◆ Dataset extract
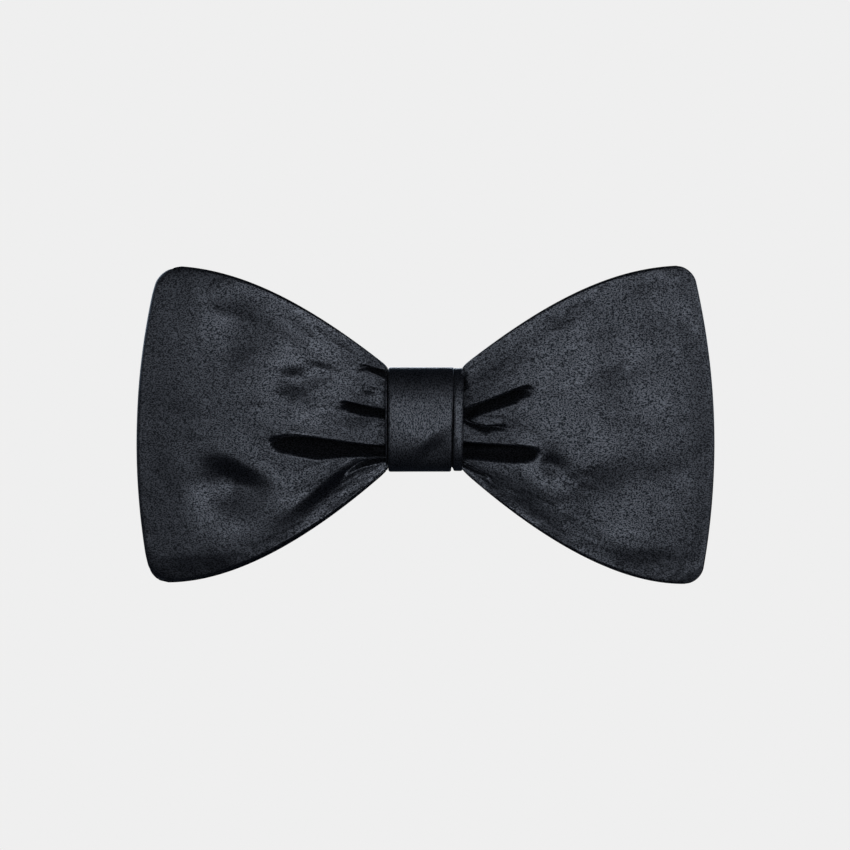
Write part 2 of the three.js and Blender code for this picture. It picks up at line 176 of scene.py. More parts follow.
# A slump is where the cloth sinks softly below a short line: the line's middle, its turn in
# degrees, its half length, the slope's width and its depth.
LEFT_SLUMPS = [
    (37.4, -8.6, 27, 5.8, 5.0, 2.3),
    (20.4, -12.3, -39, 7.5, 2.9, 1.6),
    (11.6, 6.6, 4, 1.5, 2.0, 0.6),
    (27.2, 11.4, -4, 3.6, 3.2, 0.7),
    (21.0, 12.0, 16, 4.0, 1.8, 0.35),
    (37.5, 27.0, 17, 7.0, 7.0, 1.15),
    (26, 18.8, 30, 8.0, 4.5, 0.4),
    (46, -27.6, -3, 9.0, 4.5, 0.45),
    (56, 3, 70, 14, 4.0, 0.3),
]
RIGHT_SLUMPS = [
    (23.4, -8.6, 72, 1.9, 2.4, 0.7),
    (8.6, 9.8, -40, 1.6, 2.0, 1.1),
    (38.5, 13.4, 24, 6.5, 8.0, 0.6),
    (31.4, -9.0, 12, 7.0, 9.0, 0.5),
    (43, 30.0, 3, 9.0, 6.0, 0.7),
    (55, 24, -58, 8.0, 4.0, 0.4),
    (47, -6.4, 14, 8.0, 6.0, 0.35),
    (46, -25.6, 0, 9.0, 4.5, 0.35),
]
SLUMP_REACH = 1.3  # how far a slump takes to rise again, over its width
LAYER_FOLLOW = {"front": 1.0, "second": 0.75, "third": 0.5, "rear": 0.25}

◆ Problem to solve
Repeat the preceding lines exactly, please, every one of them.

◆ Solution to the problem
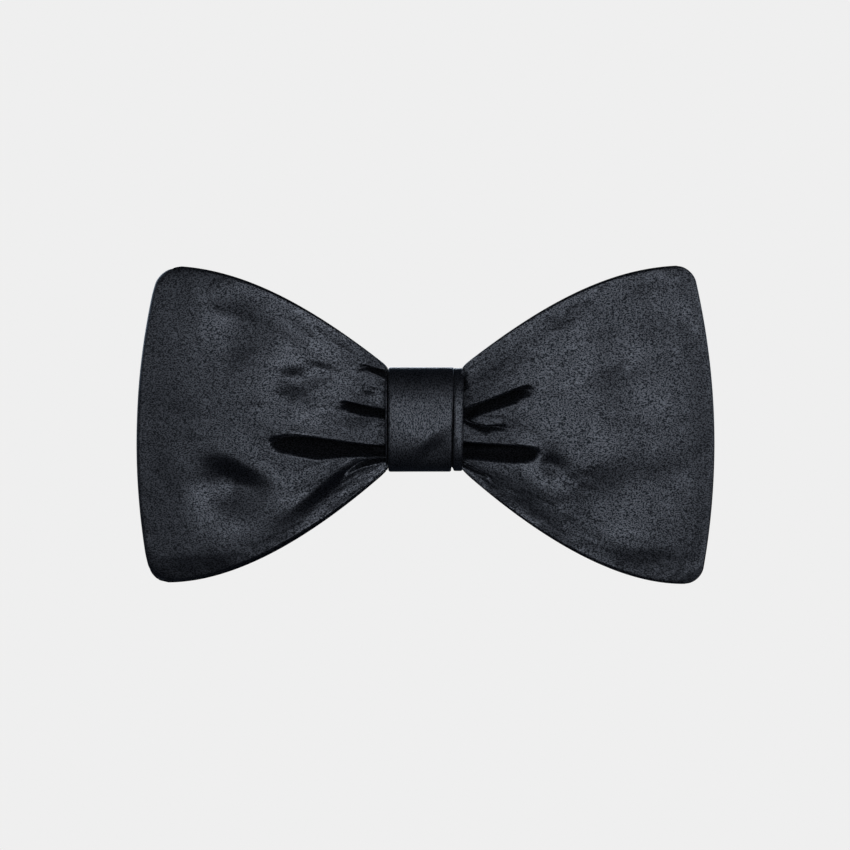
Write part 2 of the three.js and Blender code for this picture. It picks up at line 176 of scene.py. More parts follow.
# A slump is where the cloth sinks softly below a short line: the line's middle, its turn in
# degrees, its half length, the slope's width and its depth.
LEFT_SLUMPS = [
    (37.4, -8.6, 27, 5.8, 5.0, 2.3),
    (20.4, -12.3, -39, 7.5, 2.9, 1.6),
    (11.6, 6.6, 4, 1.5, 2.0, 0.6),
    (27.2, 11.4, -4, 3.6, 3.2, 0.7),
    (21.0, 12.0, 16, 4.0, 1.8, 0.35),
    (37.5, 27.0, 17, 7.0, 7.0, 1.15),
    (26, 18.8, 30, 8.0, 4.5, 0.4),
    (46, -27.6, -3, 9.0, 4.5, 0.45),
    (56, 3, 70, 14, 4.0, 0.3),
]
RIGHT_SLUMPS = [
    (23.4, -8.6, 72, 1.9, 2.4, 0.7),
    (8.6, 9.8, -40, 1.6, 2.0, 1.1),
    (38.5, 13.4, 24, 6.5, 8.0, 0.6),
    (31.4, -9.0, 12, 7.0, 9.0, 0.5),
    (43, 30.0, 3, 9.0, 6.0, 0.7),
    (55, 24, -58, 8.0, 4.0, 0.4),
    (47, -6.4, 14, 8.0, 6.0, 0.35),
    (46, -25.6, 0, 9.0, 4.5, 0.35),
]
SLUMP_REACH = 1.3  # how far a slump takes to rise again, over its width
LAYER_FOLLOW = {"front": 1.0, "second": 0.75, "third": 0.5, "rear": 0.25}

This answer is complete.